Harold Russell acted very little after the film, with occasional roles on television and in just a couple of films later on in his life. He decided to dedicate a lot of his time to organizations dedicated to war veterans by the late 1940s. He became active in organizations for veterans, including AMVETS and World Veterans Foundation, which he helped establish in 1950. In 1961 he was appointed vice chairman of the President’s Committee on Employment of the Handicapped by President Kennedy. In 1964 President Johnson made him the chairman and President Nixon reappointed him. He wrote two autobiographies in his lifetime. The first was Victory in My Hands, published in 1949 and The Best Years of My Life, published in 1981. Upon learning that he had written these autobiographies, I searched online to see if I could find copies of them. I was fortunate to find copies of both books on an online library that I can access through school. So naturally, I ordered both. I can’t wait to read them.
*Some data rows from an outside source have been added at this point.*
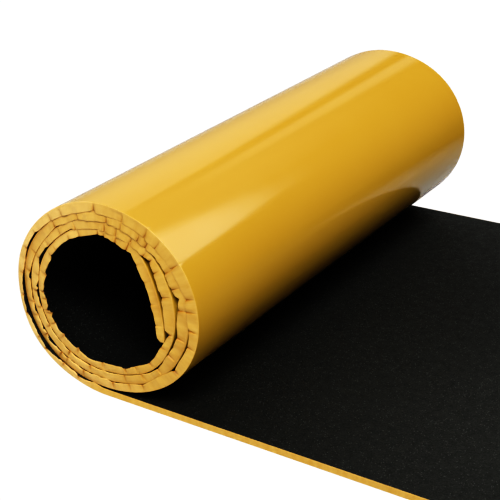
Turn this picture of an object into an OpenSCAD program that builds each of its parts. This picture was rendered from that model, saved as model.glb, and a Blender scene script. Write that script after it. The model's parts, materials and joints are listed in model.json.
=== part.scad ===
// Acoustic foam sheet with a film facing, rolled up from one end.
// X runs along the sheet's length, Y along the axis of the roll, and Z up.
// The origin is on the floor below the middle of the roll.

/* [Sheet] */
// Width of the sheet, along the axis of the roll
sheet_w = 1000; // [500:10:1500]
// Full length of the sheet when it is laid out flat
sheet_l = 5000; // [4150:50:10000]
// Thickness of foam and film together
sheet_t = 13; // [6:0.5:16]
// Thickness of the film facing
film_t = 0.5; // [0.3:0.1:1]

/* [Roll] */
// Overall height of the roll
roll_h = 379; // [340:1:460]
// Angle that the sheet winds through before its inner end springs free
wound_angle = 1284; // [900:6:1440]
// How far the roll bulges beyond a circle on the side away from the flat sheet
bulge_back = 12; // [0:1:30]
// How far the roll bulges beyond a circle on the side towards the flat sheet
bulge_front = 28; // [0:1:40]
// How far the top of the roll leans forward over its foot
lean = 17; // [0:1:22]
// How far the shoulder at the lower back fills out
shoulder_back = 3; // [0:0.5:6]

/* [Gaps between turns] */
// Gap below the middle of the roll
gap_bottom = 4.5; // [1:0.5:8]
// Gap at the back of the roll
gap_back = 4; // [1:0.5:10]
// Gap at the top of the roll
gap_top = 2; // [1:0.5:8]
// Gap at the front of the roll, over the flat sheet
gap_front = 8; // [1:0.5:12]
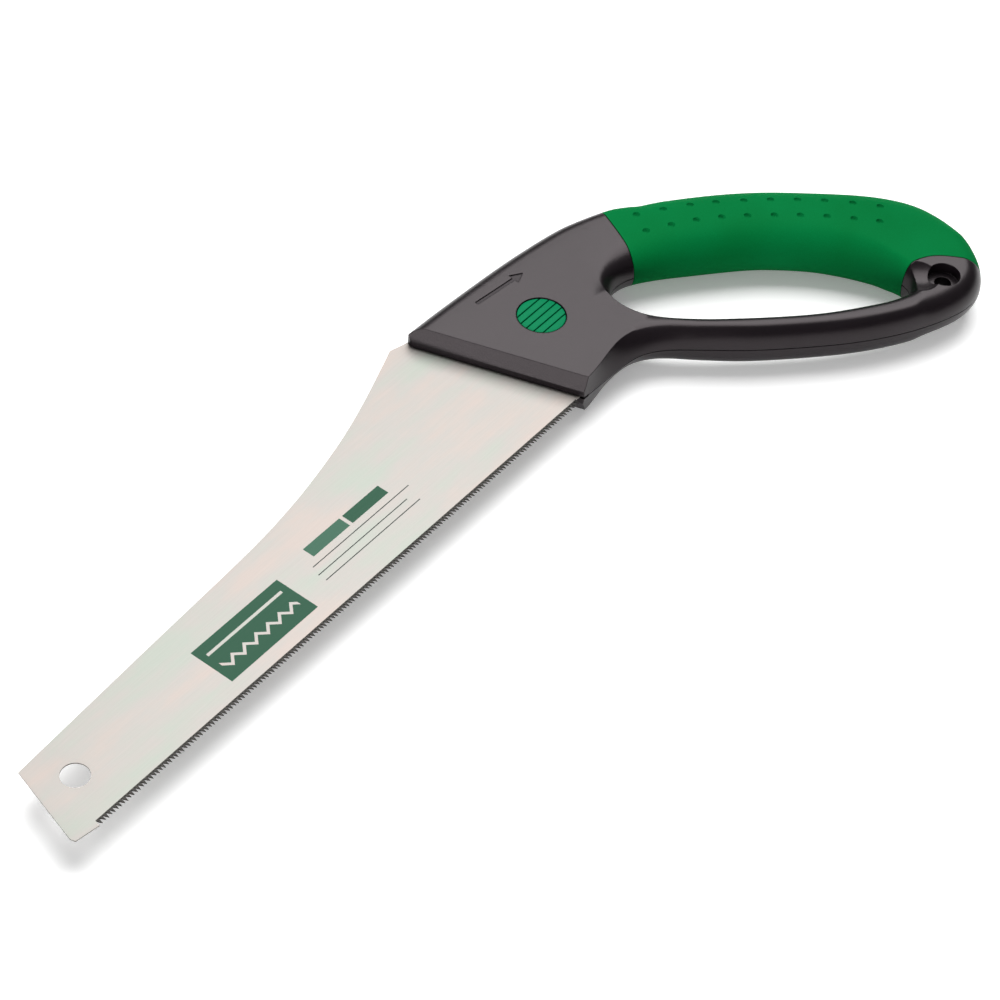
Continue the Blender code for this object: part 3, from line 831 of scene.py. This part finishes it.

In 1992 he auctioned off his Best Supporting Actor Oscar (met with objections from the Academy) and it was sold to an anonymous fan for $60,500. He said that financial security and his wife’s health and well-being was most important to him. He still kept his cherished honorary Oscar.

Harold Russell died on January 29th, 2002 just after he turned 88. I hope his legacy is remembered many years from now because he was not only an amazing actor; he was a humble, strong, and kindhearted human, most importantly. I wish I could have had the chance to meet him or write to him. I was pretty young when he died and had no idea who he was before his death. I wish I could have thanked him for being so inspirational and I wish I could have just talked to him about life. But this is the closest that I can get to doing that. I’d like to write more about Harold Russell and this movie in the future and I plan on doing so. I’ve said it before and I’ll say it again: This is a movie that I believe everyone should watch at least once. It’s just that powerful. Just be sure to bring a box of tissues to place beside you. You’ll need them.